Es tentador hacer un ejercicio de equipo en el que cada miembro comparte para qué cree que está el equipo. Se llega a un consenso luego de algunas horas y se cuelga un póster con la conclusión.
Más allá de que ese póster queda olvidado y se mantiene desconectado de la cotidianeidad del equipo, buscar el “para qué”, la razón de existencia de un equipo de esa manera tiene sus limitaciones.
Entonces tiempo después notamos que crece un malestar entre los integrantes. Una áspera fricción entre ese propósito definido a puertas cerradas y la respuesta de otras áreas de la organización. Molestias porque el equipo del que dependen no colabora, el equipo al que proveen no da cabida a sus ideas, otras regiones no incorporan sus sugerencias de buenas prácticas, los puestos jerárquicos no aprecian su contribución.
Así como en el Newsletter anterior diferenciábamos a nivel individual la autonomía y la interdependencia, aquí también necesitamos considerar que el equipo no sucede en el vacío. El para qué de su existencia lo trasciende.
Ese descubrimiento de para qué está un equipo necesitamos explorarlo en el borde con su afuera.
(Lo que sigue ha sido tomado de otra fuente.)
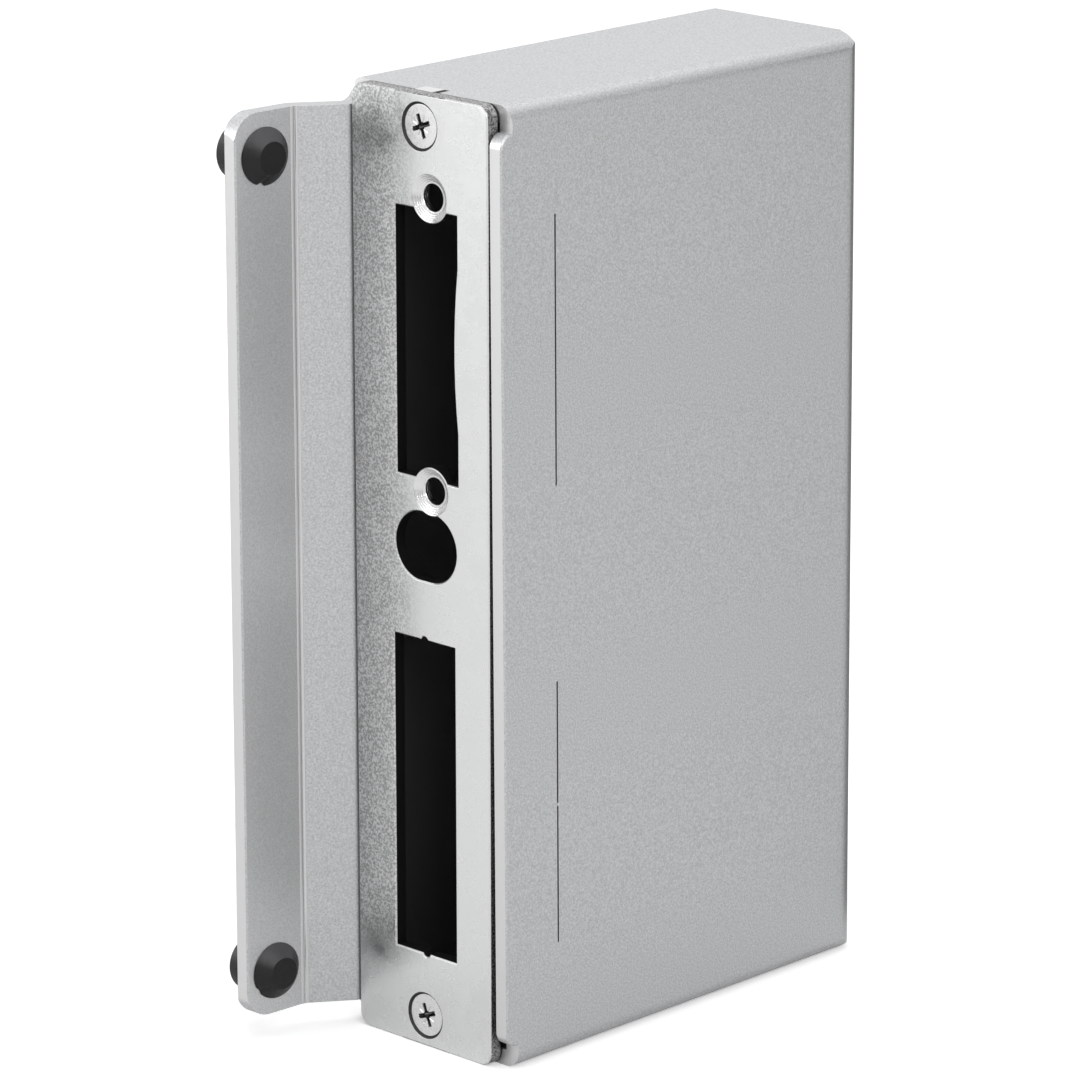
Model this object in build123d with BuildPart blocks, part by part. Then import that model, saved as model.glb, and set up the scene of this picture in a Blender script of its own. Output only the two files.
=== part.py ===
from build123d import *

import os
from math import cos, radians, sin

# Strike box for a hollow-section gate frame, in millimetres.
# A folded sheet-steel tray is closed by a side plate whose front runs on as a joggled stop flange.
# The strike plate closes the front and is held by two countersunk screws in welded lugs.
# Two rubber buffers sit in the flange.
# X runs across the strike plate, Y runs into the box and Z is up.
# The origin is the middle of the bottom face.

# Case
case_height = 172.5
case_width = 40.0
case_depth = 94.0
sheet = 3.0
bend_inside = 0.3
back_bend_inside = 3.0
front_setback = 2.8
wall_splay = 1.0
seam_flat = 0.5

# Ground faces on the rear right corners: how far each reaches along the three edges
ground_across = 7.0
ground_forward = 4.3
ground_down = 5.1

# Front lip of the right wall
lip_inset = 4.6
lip_corner = 2.6
lip_edge_break = 0.3

# Slits in the right wall
slit_width = 0.35
slit_length = 48.0
slit_from_face = 13.0
slit_spacing = 83.3
slit_bridge = 0.5
slit_bridge_rise = 1.5

# Stop flange, which the side plate runs on into
stop_bend_inset = 0.5
stop_angle = 36.0
stop_slope_length = 10.2
stop_land_angle = 3.5
stop_land_length = 13.2
stop_inset = 4.2
stop_tip_corner = 5.0
stop_root_corner = 3.0
stop_root_inset = 3.6
stop_edge_break = 0.4

# Strike plate
plate_thickness = 2.5
plate_corner = 2.5
plate_gap_left = 0.3
plate_gap_right = 0.2
plate_edge_break = 0.25

# Cut-outs in the strike plate
cutout_width = 15.0
latch_cutout_middle_x = 1.3
latch_cutout_rise = 42.3
latch_cutout_height = 47.7
latch_bulge_length = 29.0
latch_bulge = 0.85
bolt_cutout_middle_x = 0.3
bolt_cutout_drop = 39.85
bolt_cutout_height = 58.0
bolt_nick_width = 2.0
bolt_nick_depth = 0.6
oblong_middle_x = 0.8
oblong_rise = 6.15
oblong_height = 12.4

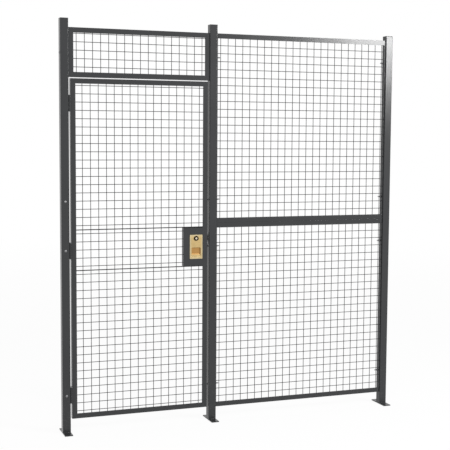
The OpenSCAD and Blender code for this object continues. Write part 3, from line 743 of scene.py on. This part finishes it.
def floor_depth(z):
    """How deep the floor of the cup lies at a height from its middle."""
    slope = cup_depth / (floor_turn + pull_half_h - lip)
    bent = min(max(floor_turn + floor_bend - z, 0), 2 * floor_bend)
    straight = max(floor_turn - floor_bend - z, 0)
    return cup_depth - slope * (bent ** 2 / (4 * floor_bend) + straight)


sheet = bmesh.new()


def add_ring(places, depths, rise):
    """A closed row of vertices at these places and depths, about a height above the plate's middle."""
    return [sheet.verts.new(centre + Vector((x, depth, z + rise))) for (x, z), depth in zip(places, depths)]


# From the face over the lip, down the wall and round to the floor: how far in, and how deep as a
# share of the cup's depth there plus a share of the lip
quarter = [math.radians(22.5 * k) for k in range(5)]
steps = [(lip * math.sin(a), 0, 1 - math.cos(a)) for a in quarter]
steps += [(lip * (2 - math.cos(a)), 1, math.sin(a) - 1) for a in quarter]
bends = [floor_turn + floor_bend * k / 2 for k in (2, 1, 0, -1, -2)]
floor_places = round_ring(pull_half_w - 2 * lip, pull_half_h - 2 * lip, pull_corner - 2 * lip, bends)
floors = [floor_depth(z) for x, z in floor_places]
rings = []
for inset, whole, share in steps:
    places = round_ring(pull_half_w - inset, pull_half_h - inset, pull_corner - inset, bends)
    depths = [whole * depth + share * min(lip, depth / 2) for depth in floors]
    rings.append(add_ring(places, depths, -pull_drop))
for outer, inner in zip(rings, rings[1:]):
    for k in range(len(outer)):
        sheet.faces.new((outer[k - 1], outer[k], inner[k], inner[k - 1]))
bottom = rings[-1]
for k in range(len(bottom) // 2 - 1):
    sheet.faces.new((bottom[k], bottom[k + 1], bottom[-k - 2], bottom[-k - 1]))

rim_places = round_ring(high.x - centre.x, high.z - centre.z, plate_corner)
rim = add_ring(rim_places, [0] * len(rim_places), 0)
hole_angles = [math.tau * k / key_hole_sides for k in range(key_hole_sides)]
hole_places = [(key_hole * math.cos(angle), key_hole * math.sin(angle)) for angle in hole_angles]
hole = add_ring(hole_places, [0] * len(hole_places), key_rise)
loops = [sheet.edges.new((ring[k - 1], ring[k])) for ring in (rim, hole) for k in range(len(ring))]
loops += [sheet.edges.get((rings[0][k - 1], rings[0][k])) for k in range(len(rings[0]))]
bmesh.ops.triangle_fill(sheet, use_beauty=True, edges=loops)
bmesh.ops.remove_doubles(sheet, verts=sheet.verts, dist=1e-6)
bmesh.ops.recalc_face_normals(sheet, faces=sheet.faces)
if sum(face.normal.y * face.calc_area() for face in sheet.faces) > 0:
    bmesh.ops.reverse_faces(sheet, faces=sheet.faces)

# Brushed up and down, and rubbed pale towards the plate's edges. Inside the cup the colour holds
# painted shade for the recess: darker from the lip in, and darker and redder where the cup is deep
brass, place = new_finish("satin_brass")
lines = noise(stretched(place, 1, 1, 0.02), 2600, 3)
cloud = noise(place, 45, 3)
local = place.node("ShaderNodeVectorMath", {"operation": "SUBTRACT"}, {0: place, 1: centre})
side_x, side_z = along(local, "X"), along(local, "Z")
side_x, side_z = (side.math("ABSOLUTE", side) for side in (side_x, side_z))
near_side = side_x.node("ShaderNodeMapRange", {"interpolation_type": "SMOOTHSTEP"}, {
    "Value": side_x, "From Min": rubbed_from_x, "From Max": high.x - centre.x})
near_end = side_z.node("ShaderNodeMapRange", {"interpolation_type": "SMOOTHSTEP"}, {
    "Value": side_z, "From Min": rubbed_from_z, "From Max": high.z - centre.z})
rubbed = near_side.math("MAXIMUM", near_side, near_end) * 0.7
# Painted shade: masks that darken the cup's colour from its lip in, and further where the cup is deep
cup_shade_mask, deep = (
    local.node("ShaderNodeMapRange", {}, {"Value": along(local, "Y"), "From Min": start, "From Max": full})
    for start, full in ((0, cup_shade_full), (deep_shade_start, deep_shade_full)))
tone = lines * 0.1 + cloud * 0.16 + 0.87
face_tone = blended(rubbed, (0.52, 0.38, 0.175, 1), (0.56, 0.49, 0.32, 1))
# Painted shade in the cup: a darker brass from the lip in, then a dark reddish brown where the cup is deep
cup_painted_shade = blended(cup_shade_mask, face_tone, (0.37, 0.275, 0.13, 1))
brass_tone = blended(deep, cup_painted_shade, (0.4, 0.22, 0.075, 1))
surface(brass, {"Metallic": 1}, shaded(brass_tone, tone),
        lines * 0.14 + cloud * 0.1 + 0.24, relief(lines, 0.3, depth=0.0002))

plate = bpy.data.objects.new("plate_source", bpy.data.meshes.new("plate"))
bpy.context.scene.collection.objects.link(plate)
sheet.to_mesh(plate.data)
sheet.free()
plate.data.materials.append(brass)
thick = plate.modifiers.new("thick", "SOLIDIFY")
thick.thickness, thick.offset, thick.use_even_offset = sheet_t, -1, True
ease(plate, sheet_edge)
plain_piece(plate, "face_plate", "door", "satin_brass", "lock_face_plate")


# ---------------------------------------------------------------------------
# Key cylinder and plug. A dark oxidised brass cylinder with a collar on the
# face plate, and the polished plug that the key turns.
# ---------------------------------------------------------------------------
dark_brass = worn_metal("dark_cylinder", (0.02, 0.014, 0.009), roughness=0.34, spangle=0.05, scratch=0.1)
bright_brass = worn_metal("bright_plug", (0.84, 0.74, 0.58), roughness=0.22, spangle=0.04, scratch=0.06)
eased_piece("key_cylinder", "cylinder_body", "dark_cylinder", dark_brass, edge=0.0009)
eased_piece("key_plug", "plug_barrel", "bright_plug", bright_brass, edge=0.00025)


# ---------------------------------------------------------------------------
# Lock case. A plated steel case inside the box with its lid, held by two
# screws through the door's edge; the brass bolt slides through it.
# ---------------------------------------------------------------------------
eased_piece("lock_case", "case_shell", "zinc_steel", zinc, edge=0.0006)
eased_piece("lock_case_lid", "case_lid", "zinc_steel", zinc, edge=0.0005)
set_screws("case", (1, 0, 0))
eased_piece("lock_bolt", "bolt_bar", "satin_brass", brass, edge=0.0009)


# ---------------------------------------------------------------------------
# Turn knob. A cast brass rose and thumb grip on the inside, on the spindle
# that works the bolt.
# ---------------------------------------------------------------------------
eased_piece("turn_knob", "thumb_turn", "satin_brass", brass, edge=0.0015)


# ---------------------------------------------------------------------------
# Strike plate. A steel plate on the middle post, coated with it, with a slot
# for the bolt and two plated countersunk screws.
# ---------------------------------------------------------------------------
eased_piece("strike_plate", "strike_face", "charcoal_coat", coat, edge=0.0005)
set_screws("strike", (-1, 0, 0))
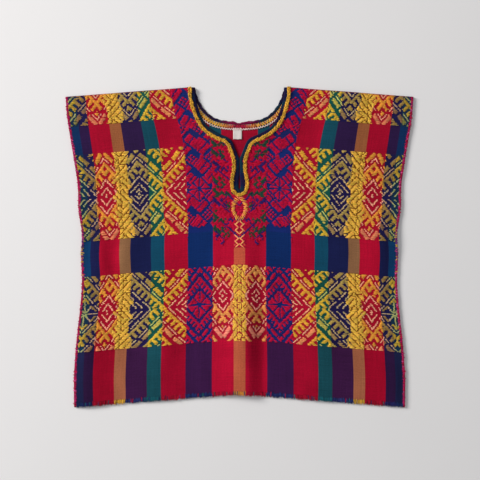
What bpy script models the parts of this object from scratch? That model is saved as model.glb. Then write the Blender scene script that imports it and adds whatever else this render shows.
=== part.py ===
"""Huipil blouse, lying flat on its back: two loom-width panels, front on back, with a bound and corded neck.

Frame, in metres: +X runs across the blouse, +Y toward the shoulders, +Z up. The origin is on the resting
surface, under the middle of the blouse. Left and right are as seen from above with the shoulders at the top.

A point of a panel is given by its share, from -1 at the left edge to 1 at the right, and by its drop, the
length of cloth between it and the shoulder line. A point of the neck is given by its x and by its fall, the
distance below the point where the neck meets the shoulder line.
"""

import math
from collections import namedtuple

import bmesh
import bpy
import numpy as np

# The panels
LENGTH = 0.571  # shoulder line to hem
DROOP = 0.0235  # how far the side edges hang below the middle of the same weft
CLOTH = 0.0016  # thickness of the brocaded cloth
GAP = 0.0003  # between two pieces
EDGE = 0.0030  # width of the overcast armhole edgings and side seams
HEM = 0.0080  # width of the overcast hem
ARMHOLE = 0.266  # shoulder line to the top of the side seam
PANEL_LIFT = {"front": CLOTH + GAP, "back": 0.0}

# The neck
NECK_SHARE = 0.290  # share of the half width at which the neck meets the shoulder line
BINDING = 0.0057  # width of the dark binding
FOOT_NARROWING, FOOT_REACH = 0.0026, 0.0220  # less of the binding shows round the foot of the slit
CORD_WIDTH = 0.0075
CORD_HEIGHT = 0.0040
CORD_TO_CUT = 0.0033  # from the cord's middle to the cut in the front panel
BAND = 0.0055  # width of the stitched band inside the back neck
BAND_HEIGHT = 0.0012
NOTCH_DEPTH = 0.0032  # V notch in the middle of the back neck
NOTCH_REACH = 0.0100
NECK_RISE = BAND_HEIGHT + 2 * GAP  # the front lies over the back band at each side of the neck
NECK_RISE_REACH = 0.150
STEP = 0.0045  # spacing of the sections along bindings and cord

LABEL_WIDTH, LABEL_LENGTH, LABEL_THICKNESS = 0.0160, 0.0215, 0.0008
LABEL_X, LABEL_FALL = -0.0036, 0.0733  # middle of its top edge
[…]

En la zona de contacto con el exterior. Un ejercicio introspectivo no es suficiente.
Me gusta cómo Peter Hawkins habla de equipos de alto valor agregado en lugar de equipos de alto desempeño. Según él los equipos necesitan articular un propósito claro e inspirador que resuene tanto con los miembros del equipo como con las partes interesadas. El propósito del equipo debe revisarse regularmente para garantizar que siga siendo relevante y alineado con el entorno cambiante.
Una pregunta sería “¿cómo nuestros distintos stakeholders notarían nuestro avance?”